*Objective:* Set down, exactly as written, only the lines starting with the one that holds "Reconstruct the object" and ending with the one that holds "the +X side.".

*Modeling code records:*
====================
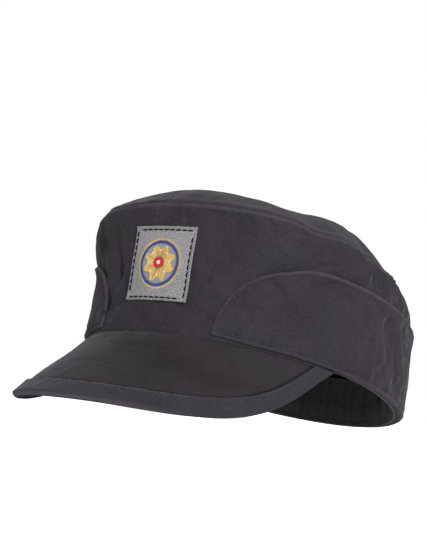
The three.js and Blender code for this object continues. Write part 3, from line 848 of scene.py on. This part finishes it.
def binding_path(share, lift, relief):
    """Points down the upper leg, round the plate's edge and back up under it."""
    reach = peak_reach(share)
    tip = reach - BINDING_EASE - BINDING_CLOTH
    leg_start = np.maximum(reach - BINDING_WIDTH, 2 * CLEARANCE)
    half = PEAK_PLATE / 2
    nose = half + lift
    rows = []
    for t in spread(0.0, 1.0, BINDING_LEG, 0.6):
        run = leg_start + (tip - leg_start) * t
        rounding = np.clip(1 - (run - leg_start) / BINDING_CLOTH, 0, 1)
        ease = np.sqrt(np.clip(1 - rounding**2, 0.04, 1))
        wave = relief * np.sin(share * 95 + 3 * np.sin(share * 17)) * (1 - t)
        rows.append(peak_point(share, run, lift * ease + wave))
    for a in np.linspace(0, np.pi, BINDING_NOSE)[1:-1]:
        rows.append(peak_point(share, tip + nose * 0.62 * np.sin(a), nose * np.cos(a) - half))
    for t in spread(1.0, 0.0, BINDING_LEG, 0.6):
        run = leg_start + (tip - leg_start) * t
        rows.append(peak_point(share, run, np.full(share.shape, -PEAK_PLATE - lift)))
    return np.stack(rows, axis=1)


binding_outer = binding_path(peak_shares, BINDING_EASE + BINDING_CLOTH, BINDING_RIPPLE)
binding_inner = binding_path(peak_shares, BINDING_EASE, 0.0)
points, faces = shell_mesh(binding_outer, binding_inner, False)
row_count = binding_outer.shape[1]
row_place = np.linspace(0, BINDING_STRIP, row_count)[None, :]
threads = thread_grid(peak_shares[:, None] * PEAK_ANGLE * MEAN_RADIUS * 1.4, row_place, 0.03)
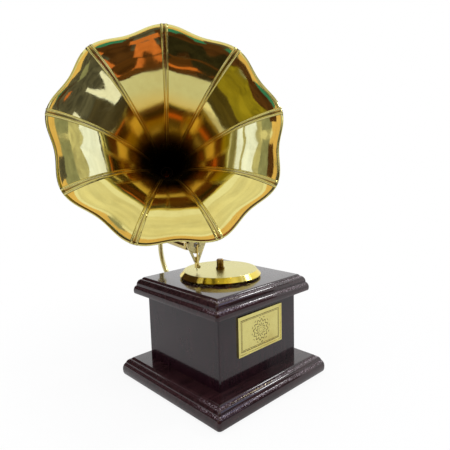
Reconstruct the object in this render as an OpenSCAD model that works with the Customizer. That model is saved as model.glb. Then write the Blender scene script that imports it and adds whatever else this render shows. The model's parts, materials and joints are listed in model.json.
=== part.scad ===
// Table-top gramophone: a moulded wooden case with a spring motor inside,
// a small turntable, a swinging tonearm with its sound box, and a nine-petal
// brass horn that swivels on a curved bracket behind the case.
// Millimetres, +Z up. The origin is the middle of the felt's rest face.
// The plaque faces -Y, the bracket is on the +Y side, the crank on the +X side.

/* [Case] */
// Side of the square plinth board
plinth_w = 153; // [148:1:190]
// Thickness of the plinth board
plinth_h = 18; // [17:0.5:26]
// Height of the plinth's lower bullnose band
plinth_band_h = 12; // [9:0.5:12.5]
// Rounding of the two boards' upright corners
board_corner_r = 2; // [1:0.1:3]
// Outside width of the box between the two boards
body_w = 107; // [106:0.5:116]
// Height of the box between the two boards
body_h = 70; // [69:0.5:90]
// Thickness of the four box walls
board_t = 10; // [7:0.5:10.5]
// Rounding of the box's upright corners
corner_r = 1.2; // [0.5:0.1:4]
// Side of the square lid board
lid_w = 130; // [122:1:145]
// Thickness of the lid board
lid_h = 17; // [16:0.5:24]
// Height of the lid's lower bullnose band
lid_band_h = 8.5; // [6:0.5:9]
// Opening through the plinth under the motor
well_w = 84; // [70:1:86]
// Side of the screwed panel that closes the opening
panel_w = 96; // [94:1:104]
// Thickness of that panel
panel_t = 3; // [2:0.5:5]
// Thickness of the felt under the plinth
felt_t = 1; // [0.5:0.25:3]
// How far the felt stays inside the plinth's edge
felt_inset = 5; // [3:0.5:10]
// Margin between the felt and the screwed panel
felt_margin = 2; // [0.5:0.5:4]
// Width of the plaque
plaque_w = 61; // [40:1:80]
// Height of the plaque
plaque_h = 38; // [25:1:50]
// Thickness of the plaque with its raised border
plaque_t = 1.5; // [1:0.1:3]
// Height of the plaque's middle above the foot of the box
plaque_z = 43.6; // [28:0.2:46]

/* [Turntable] */
// Outside diameter of the turntable
disc_d = 83; // [70:1:100]
// Thickness of the turntable
disc_t = 6.2; // [4:0.2:10]
// Width of the bevel round its rim
disc_bevel = 4.2; // [1:0.2:6]
// Air gap between the lid and the turntable
disc_gap = 1; // [0.9:0.1:4]
// Diameter of the pin that centres a record
pin_d = 7.2; // [5:0.1:8]
// Height of that pin above the turntable
pin_h = 10.3; // [6:0.1:16]
// Diameter of the collar that holds the turntable down
collar_d = 9; // [8.6:0.1:16]
// Height of that collar
collar_h = 2; // [1:0.1:4]

/* [Bracket] */
// Outside diameter of the bracket tube
tube_d = 5.4; // [4:0.1:6]
// Bore of the bracket tube
tube_bore = 3.4; // [2:0.1:3.6]
// Bend radius of the bracket's big arc
bend_r = 48; // [40:1:60]
// How far below the lid the wall flange sits
flange_drop = 13; // [12:0.5:30]
// Diameter of the wall flange
flange_d = 22; // [18:0.5:26]
// Thickness of the wall flange
flange_t = 2; // [1.5:0.1:4]
// How far the upper S-bend comes forward
sbend_fwd = 17.5; // [12:0.5:20]
// How far the upper S-bend climbs
sbend_rise = 26; // [24:0.5:40]
// Outside diameter of the turned socket that holds the horn
socket_d = 17; // [16:0.5:24]
// Height of that socket
socket_h = 14.4; // [13:0.2:24]

/* [Horn] */
// Diameter of the mouth across the ribs
mouth_d = 202.5; // [150:0.5:240]
// Length of the petals along the horn's axis
bell_len = 116.8; // [90:0.1:160]
// Thickness of the petals' sheet
sheet_t = 1; // [0.6:0.1:1.6]
// Depth of the scallop in the middle of each petal's rim
scallop = 0.065; // [0:0.005:0.12]
// Upward tilt of the horn's axis
horn_tilt = 19.25; // [10:0.25:40]
// Turn of the horn about its socket, seen from above
horn_turn = -33.5; // [-60:0.1:60]
// Outside diameter of the elbow
elbow_d = 13; // [11:0.1:13.4]
// Bore of the elbow
elbow_bore = 11; // [8:0.1:11.4]
// Bend radius of the elbow
elbow_r = 26; // [18:0.5:40]
// Width of each seam strip at the rim
seam_w = 7; // [4:0.1:10]
// Height of the two beads along each seam strip
bead_h = 1; // [0.5:0.05:1.5]

/* [Tonearm] */
// Distance from the arm's pivot to the needle
arm_len = 101.3; // [96:0.1:104]
// Turn of the arm about its pivot, seen from above
arm_turn = -14.6; // [-26:0.1:-8]
// Outside diameter of the arm tube
arm_d = 8; // [6:0.1:8]
// Bore of the arm tube
arm_bore = 6; // [3:0.1:6]
// How far the gooseneck at the arm's end climbs
neck_rise = 5; // [4:0.1:7]
// Height of the sound box's middle above the needle's tip
box_rise = 27.5; // [26:0.1:32]
// Diameter of the sound box
box_d = 17; // [15:0.5:22]
// Thickness of the sound box
box_t = 7; // [6:0.1:10]
// Diameter of the needle
needle_d = 1.4; // [0.8:0.1:1.8]
// Gap left between the needle's tip and the turntable
needle_gap = 0.3; // [0.3:0.05:3]

/* [Crank] */
// Distance from the winding shaft to the knob's pin
crank_len = 30; // [18:0.5:32]
// Diameter of the winding shaft
crank_shaft_d = 5; // [4:0.1:5.4]
// Length of the wooden knob
knob_len = 20; // [12:0.5:28]
// Largest diameter of the wooden knob
knob_d = 13; // [9:0.5:16]

/* [Motor] */
// Side of the two square motor plates
motor_w = 84; // [83:0.5:85.5]
// Thickness of the motor plates
motor_plate_t = 2; // [1.5:0.1:2.5]
// Clear height between the motor plates
motor_h = 42; // [42:0.1:43]
// Gap between the lid and the upper motor plate
hanger_h = 7; // [6:0.5:8]
// Diameter of the turntable spindle
spindle_d = 4; // [3:0.1:4.4]
// Diameter of the mainspring barrel
barrel_d = 38; // [34:0.5:38]
// Thickness of the mainspring's strip
spring_strip_t = 0.5; // [0.3:0.05:0.8]

/* [Hidden] */
$fn = 96;
// Colours
wood = [0.23, 0.17, 0.18];
brass = [0.85, 0.72, 0.38];
steel = [0.62, 0.63, 0.65];
dark_steel = [0.35, 0.35, 0.37];
felt = [0.16, 0.22, 0.15];
// Radial room of every running fit
running = 0.05;
// Radial room between pieces that must never touch
free_gap = 0.4;

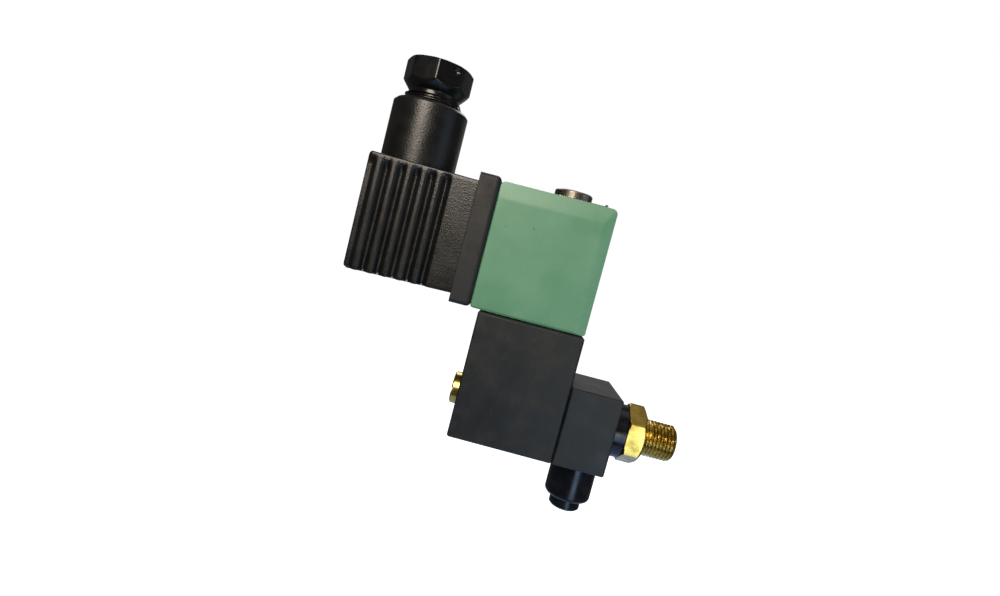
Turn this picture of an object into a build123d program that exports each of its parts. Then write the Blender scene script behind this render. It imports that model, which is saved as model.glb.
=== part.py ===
from build123d import *
import math
import os

# Direct-acting 3/2 solenoid valve on a hollow banjo bolt with a 1/8 in pipe thread.
# Frame: origin on the bolt axis at the shoulder where the pipe thread starts, +X out along the thread,
# +Z up along the core tube. All sizes in mm.

# ---- pipe stub, hexagon and spacer (they stay with the machine the valve is screwed into) ----
thread_dia = 9.728          # 1/8 in pipe thread, major diameter
thread_length = 7.8
thread_chamfer = 0.7
stub_bore = 4.6
hex_flats = 14.0
hex_length = 3.9
hex_cone_length = 1.9       # cone from the hexagon's corners down to the thread
hex_chamfer_length = 0.3    # chamfer of the corners at the spacer end
hex_chamfer_depth = 0.5
hex_tap_dia = 6.0           # tapped hole that takes the bolt's tip
hex_tap_depth = 7.0
spacer_dia = 14.2
spacer_length = 4.0
spacer_chamfer = 0.25

# ---- hollow banjo bolt ----
bolt_dia = 6.4
bolt_head_dia = 8.4
bolt_head_length = 2.1
bolt_head_taper = 3         # degrees
bolt_head_chamfer = 0.35
bolt_tip_gap = 0.6          # tip short of the tapped hole's floor
bolt_bore = 3.0
bolt_cross_hole = 2.0
bolt_slot_width = 1.3
bolt_slot_depth = 1.1

# ---- inlet block ----
block_length = 13.3         # along the bolt
block_above = 10.2          # bolt axis to the block's top
block_below = 9.9
block_chamfer = 0.35
chamber_dia = 9.6           # supply chamber round the bolt
chamber_wall = 3.8          # block wall left at the spacer end
face_recess_dia = 13.4      # shallow recess that hands the supply over to the valve body
face_recess_depth = 1.0
supply_hole = 3.4

# ---- push-in fitting ----
tube_dia = 6.0              # hose the fitting takes
tube_clearance = 0.05       # hose to socket wall, radial
fitting_offset = 0.85       # fitting axis from the middle of the block, towards the thread
sleeve_wall = 1.8           # round the O-ring pocket
sleeve_length = 10.9        # below the block
spigot_wall = 1.65          # part pressed up into the block
sleeve_spigot_length = 3.2
sleeve_edge = 1.2
socket_wall = 4.0           # length of the guiding wall at the socket's end
collet_wall = 1.0           # release collet
collet_proud = 2.9          # collet showing below the sleeve
collet_reach = 4.4          # collet inside the sleeve
collet_stroke = 0.9
collet_slit = 0.6
collet_slits = 6
collet_root = 1.2           # collet left whole inside the sleeve, below its slits
collet_chamfer = 0.4
collet_end_gap = 0.3        # pressed collet to the grip ring
collet_clearance = 0.06
grip_thickness = 0.35
grip_teeth = 8
tooth_depth = 0.6
tooth_slot = 0.35
pocket_slack = 0.5          # play of the O-ring along its pocket
tooth_gap = 0.1             # collet, teeth and backing ring clear of the socket's wall line, radial
oring_section = 1.3

# ---- valve body ----
body_length = 27.2          # along the bolt
body_above = 22.8
body_below = 9.9
body_depth = 23.0           # front to back, inlet block too
body_chamfer = 0.4
core_to_body_end = 11.1     # core axis to the face that meets the block
groove_dia = 9.4            # outlet groove round the bolt
groove_width = 3.0
groove_offset = 4.5         # outlet groove and passage, from the core axis
seal_from_end = 3.6         # bolt O-rings, from the body's far end and from the core axis
seal_from_core = 2.2
face_seal_section = 0.9
face_seal_land = 0.25       # between the supply recess and the seal's groove
face_seal_play = 0.1        # O-ring to the groove's sides
outlet_hole = 1.8
supply_drill_height = 5.6   # supply drilling above the bolt axis
supply_drill = 1.7
supply_riser = 1.5          # from the drilling up to the seat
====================
*Exercise solution:*
Reconstruct the object in this render as an OpenSCAD model that works with the Customizer. That model is saved as model.glb. Then write the Blender scene script that imports it and adds whatever else this render shows. The model's parts, materials and joints are listed in model.json.
=== part.scad ===
// Table-top gramophone: a moulded wooden case with a spring motor inside,
// a small turntable, a swinging tonearm with its sound box, and a nine-petal
// brass horn that swivels on a curved bracket behind the case.
// Millimetres, +Z up. The origin is the middle of the felt's rest face.
// The plaque faces -Y, the bracket is on the +Y side, the crank on the +X side.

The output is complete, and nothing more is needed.